This blog has long been used to voice support for direct care staff. They are indeed the front-line soldiers who can make the world go round in care. They provide security and a feeling of support for assisted living residents, home care clients and adult day health care program participants.
At hiring we ask them the right questions to verify their skill level or perhaps even their motives for wanting to work in care. What we may not be paying attention to – and we should – is what kind of employer have they worked for in the past and what kind of relationship existed between that employer and the applicant. Sometimes when we recruit a person for employment in direct care who came from an abusive or irresponsibly managed employment situation, they could bring an unhealthy level of distrust, suspicion and a “guard up” disposition to your care environment. In reality all of us can be adversely affected by negative relationships. Sometimes the impact could last for the remainder of our lives and cause even more harm unless we work to gain control of our thinking. Bad habits created in response to that previous poor treatment could find its way into your workplace, leading to nothing positive.
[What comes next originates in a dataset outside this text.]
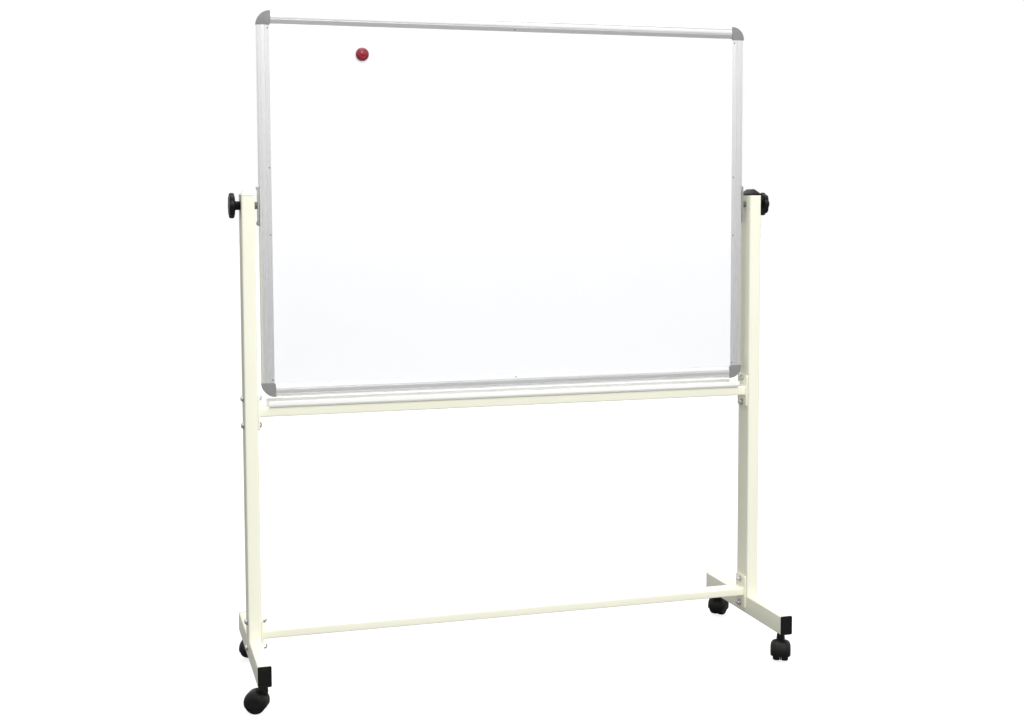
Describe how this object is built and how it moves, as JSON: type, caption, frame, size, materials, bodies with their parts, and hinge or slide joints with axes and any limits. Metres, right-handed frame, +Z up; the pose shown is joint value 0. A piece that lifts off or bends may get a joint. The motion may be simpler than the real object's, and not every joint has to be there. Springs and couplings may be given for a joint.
{
  "type": "rolling whiteboard",
  "caption": "Free-standing rolling whiteboard: a framed double-sided magnetic board that flips end over end on clamped pivots between tube uprights, with pen tray and castors.",
  "frame": {"origin": "floor level under the middle of the stand: midway between the uprights and midway along the feet", "axes": "+X along the board's width, -Y towards the front face that carries the magnet, +Z up"},
  "size_m": [1.342, 0.4558, 1.547],
  "materials": {
    "cream_powder_coat": "satin cream powder coat on steel tube",
    "tray_white_coat": "satin off-white powder coat on folded sheet",
    "anodised_aluminium": "satin anodised, drawn lengthways",
    "white_enamel": "gloss dry-wipe enamel on thin steel",
    "panel_fibre": "raw light fibreboard",
    "grey_plastic": "fine moulded texture, mid grey",
    "black_plastic": "black moulded nylon, satin",
    "white_plastic": "off-white moulded plastic",
    "wheel_nylon": "black nylon tread, scuffed",
    "zinc_steel": "bright zinc plate",
    "red_plastic": "gloss red"
  },
  "bodies": {
    "stand": {"upright_left": "cream_powder_coat", "upright_right": "cream_powder_coat", "upright_plug_left": "white_plastic", "upright_plug_right": "black_plastic", "foot_left": "cream_powder_coat", "foot_right": "cream_powder_coat", "foot_cap_front_left": "black_plastic", "foot_cap_rear_left": "black_plastic", "foot_cap_front_right": "black_plastic", "foot_cap_rear_right": "black_plastic", "crossbar_middle": "cream_powder_coat", "crossbar_lower": "cream_powder_coat", "pen_tray": "tray_white_coat", "bolt_middle_upper_left": "zinc_steel", "bolt_middle_lower_left": "zinc_steel", "bolt_lower_upper_left": "zinc_steel", "bolt_lower_lower_left": "zinc_steel", "bolt_middle_upper_right": "zinc_steel", "bolt_middle_lower_right": "zinc_steel", "bolt_lower_upper_right": "zinc_steel", "bolt_lower_lower_right": "zinc_steel", "castor_stem_front_left": "zinc_steel", "castor_stem_rear_left": "zinc_steel", "castor_stem_front_right": "zinc_steel", "castor_stem_rear_right": "zinc_steel"},
    "board": {"panel_core": "panel_fibre", "writing_sheet_front": "white_enamel", "writing_sheet_rear": "white_enamel", "frame_profile_left": "anodised_aluminium", "frame_profile_right": "anodised_aluminium", "frame_profile_top": "anodised_aluminium", "frame_profile_bottom": "anodised_aluminium", "corner_cap_top_left": "grey_plastic", "corner_cap_top_right": "grey_plastic", "corner_cap_bottom_left": "grey_plastic", "corner_cap_bottom_right": "grey_plastic", "pivot_plate_left": "zinc_steel", "pivot_plate_right": "zinc_steel", "pivot_screw_left_lower": "zinc_steel", "pivot_screw_left_upper": "zinc_steel", "pivot_screw_right_lower": "zinc_steel", "pivot_screw_right_upper": "zinc_steel", "pivot_spacer_left": "black_plastic", "pivot_spacer_right": "black_plastic"},
    "magnet": {"magnet_red": "red_plastic"},
    "knob_left": {"clamp_knob_left": "black_plastic"},
    "knob_right": {"clamp_knob_right": "black_plastic"},
    "castor_front_left": {"castor_hood_front_left": "black_plastic"},
    "wheels_front_left": {"castor_wheel_a_front_left": "wheel_nylon", "castor_wheel_b_front_left": "wheel_nylon"},
    "castor_rear_left": {"castor_hood_rear_left": "black_plastic"},
    "wheels_rear_left": {"castor_wheel_a_rear_left": "wheel_nylon", "castor_wheel_b_rear_left": "wheel_nylon"},
    "castor_front_right": {"castor_hood_front_right": "black_plastic"},
    "wheels_front_right": {"castor_wheel_a_front_right": "wheel_nylon", "castor_wheel_b_front_right": "wheel_nylon"},
    "castor_rear_right": {"castor_hood_rear_right": "black_plastic"},
    "wheels_rear_right": {"castor_wheel_a_rear_right": "wheel_nylon", "castor_wheel_b_rear_right": "wheel_nylon"}
  },
  "joints": [
    {"name": "board_flip", "type": "hinge", "parent": "stand", "child": "board", "pos_m": [0.00086, 0.0019, 1.1095], "axis": [1, 0, 0], "continuous": true},
    {"name": "magnet_lift", "type": "slide", "parent": "board", "child": "magnet", "axis": [0, -1, 0], "range_m": [0, 0.03]},
    {"name": "knob_left_turn", "type": "hinge", "parent": "board", "child": "knob_left", "pos_m": [-0.65664, 0.0019, 1.1095], "axis": [-1, 0, 0], "range_deg": [0, 360]},
    {"name": "knob_right_turn", "type": "hinge", "parent": "board", "child": "knob_right", "pos_m": [0.65836, 0.0019, 1.1095], "axis": [1, 0, 0], "range_deg": [0, 360]},
    {"name": "castor_front_left_swivel", "type": "hinge", "parent": "stand", "child": "castor_front_left", "pos_m": [-0.62614, -0.1831, 0.056], "axis": [0, 0, 1], "continuous": true},
    {"name": "castor_front_left_roll", "type": "hinge", "parent": "castor_front_left", "child": "wheels_front_left", "pos_m": [-0.64064, -0.17634, 0.02371], "axis": [-0.4226, -0.9063, 0], "continuous": true},
    {"name": "castor_rear_left_swivel", "type": "hinge", "parent": "stand", "child": "castor_rear_left", "pos_m": [-0.62614, 0.1869, 0.056], "axis": [0, 0, 1], "continuous": true},
    {"name": "castor_rear_left_roll", "type": "hinge", "parent": "castor_rear_left", "child": "wheels_rear_left", "pos_m": [-0.61406, 0.1974, 0.02371], "axis": [-0.6561, 0.7547, 0], "continuous": true},
    {"name": "castor_front_right_swivel", "type": "hinge", "parent": "stand", "child": "castor_front_right", "pos_m": [0.62786, -0.1831, 0.056], "axis": [0, 0, 1], "continuous": true},
    {"name": "castor_front_right_roll", "type": "hinge", "parent": "castor_front_right", "child": "wheels_front_right", "pos_m": [0.62035, -0.19723, 0.02371], "axis": [0.8829, -0.4695, 0], "continuous": true},
    {"name": "castor_rear_right_swivel", "type": "hinge", "parent": "stand", "child": "castor_rear_right", "pos_m": [0.62786, 0.1869, 0.056], "axis": [0, 0, 1], "continuous": true},
    {"name": "castor_rear_right_roll", "type": "hinge", "parent": "castor_rear_right", "child": "wheels_rear_right", "pos_m": [0.63994, 0.1974, 0.02371], "axis": [-0.6561, 0.7547, 0], "continuous": true}
  ]
}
While we have to be careful becoming improperly absorbed in someone’s personal issues – which could cut into needed professional barriers – at no time should we become insensitive to the psychological needs of those we employ. After all, all of us have some issue or another and can benefit from the genuine concern of others.
At the same time we have an obligation to create the most functional work environment that we possibly can. To that end we have to be careful not to sully it with distrustful staff whose insecurities tied to previous employment stand in the way of their ability to contribute to the environment you seek to create. They may also have a hard time respecting and cooperating with supervision no matter how well-meaning they may be. An ongoing pattern of insubordination or lack of respect for company leadership can quickly erode the care environment.
Of course there may be other underlying issues.
Some staff when questioned about why they stayed so long in a previous, counter-productive, borderline abusive work environment will comment that they are loyal, when in reality loyalty is not what they displayed. Whether they were too insecure to pursue better opportunities, were intimidated by a domineering past employer who offered false friendship or just too lazy to seek a better situation, it all spells something more serious. It could be reflective of a life and thinking of a person with deep-seated issues that may or may not complement your work environment very well. A lack of self-value can lead to more damaging behavior in the care business.
Of course, as aforementioned, there is no perfection among any of us so the tendency to be overly judgmental must be guarded against. Let’s just make sure that we properly address the challenge of managing a damaged person. Both the care business environment and the damaged person deserve fair treatment and proper attention or those we are called upon to care for could suffer the most.